Already during his short time with the Jayhawks, Meacham has lifted the energy in the football building.

“There’s certain dudes that you just want to be around,” Beaty said. “He’s kind of that guy, high energy and fun.”

Before Meacham jumped to Kansas -- a move that turned heads in the Big 12 -- he seemingly had it made at TCU. The Horned Frogs, in his first two years, won 23 of 26 games and ranked fourth nationally in total yards and points.

TCU coach Gary Patterson, despite a slip to 6-7 in 2016, said he hoped to keep Meacham.

Beaty persisted, though. When he got the job at Kansas in December 2014, Beaty first courted Meacham. But with Trevone Boykin returning at quarterback after TCU had narrowly missed a spot in the initial College Football Playoff, Meacham couldn’t join his friend.

This time, it felt right.

“In terms of career and what I wanted to do long-term, this was a good place,” Meacham said. “A lot of the things that are important to [Beaty] are really important to me.”

Additionally, Meacham had coached with Kansas special teams coordinator Joe DeForest and linebackers coach Todd Bradford at Oklahoma State and with co-defensive coordinator Kenny Perry at TCU.

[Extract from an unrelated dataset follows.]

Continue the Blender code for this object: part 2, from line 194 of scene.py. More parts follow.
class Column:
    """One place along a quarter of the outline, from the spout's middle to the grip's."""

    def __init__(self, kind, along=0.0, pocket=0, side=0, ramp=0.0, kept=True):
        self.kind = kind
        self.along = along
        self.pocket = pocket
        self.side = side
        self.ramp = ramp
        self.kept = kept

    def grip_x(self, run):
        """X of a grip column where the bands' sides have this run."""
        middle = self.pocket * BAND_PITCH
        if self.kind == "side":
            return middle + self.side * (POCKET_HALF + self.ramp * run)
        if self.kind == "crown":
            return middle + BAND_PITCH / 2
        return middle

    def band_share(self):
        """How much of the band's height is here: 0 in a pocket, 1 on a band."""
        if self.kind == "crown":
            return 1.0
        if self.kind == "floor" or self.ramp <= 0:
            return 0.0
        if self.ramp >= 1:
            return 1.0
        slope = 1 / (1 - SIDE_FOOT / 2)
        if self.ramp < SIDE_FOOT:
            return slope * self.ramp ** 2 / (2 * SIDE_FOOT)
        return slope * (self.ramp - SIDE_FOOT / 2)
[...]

Meacham believed Kansas was on the right trajectory. “The talk around the league is, ‘Hey, they’re turning the corner. It’s not going to be a layup. They’re a little better than you want them to be.’ The arrow is pointing up," he said, "so I just want to be a part of that transformation.”

For him, coaching is all about culture. “What affects your every day is people -- what you eat, where you sleep, the people you’re around,” Meacham said. “And what you notice with the players here is they don’t quit. These guys want to win so bad because they feel like Coach Beaty and these coaches care about them.”

Meacham’s relationship with Beaty dates two decades to the Texas recruiting battlefields.

Before 2005, they crossed paths as Meacham worked at several small programs in the South and Beaty coached high school football in the Dallas-Fort Worth area.

Meacham landed a job at Oklahoma State in 2005. A year later, Beaty went to work at Rice, followed by a stint at Kansas and another at Rice before he moved to Texas A&M in 2012.

Both coaches recruited the DFW Metroplex. After long days during the spring evaluation period, they’d often meet in evening to unwind or catch a Texas Rangers game with a crew that included Perry, who was coaching high school football in Arlington, fellow prep coach Joey McGuire, now at Baylor, and ex-Missouri assistant Dave Steckel, now the head coach at Missouri State.

“When you start recruiting at a high level,” Beaty said, “you realize that there’s a couple of those dudes who are standing around you at all times. And you start realizing who’s really good at that and who’s not.”

The hardest guy to beat? Meacham, according to Beaty.

“I thought I was really good with the kids,” Beaty said, “but he was very, very good with the kids. And after a while, our conversations went away from coaching and went into friendship.”

Beaty, in fact, said he encouraged Texas A&M coach Kevin Sumlin to hire Meacham in 2013 as a replacement for departed offensive coordinator Kliff Kingsbury. Sumlin instead went with Jake Spavital. Meacham landed at Houston, and a year later, on Beaty’s recommendation, connected with Patterson at TCU.

A year after that, Beaty got the job at Kansas.

“I’m not very smart,” Beaty said, “but I know talent when I see it, and that guy’s a talented son of a gun. He’s really, really good. Really smart.

“It was good to finally get him with us.”

And if Beaty plays his cards right this spring, maybe he’ll get invited on a surfing trip.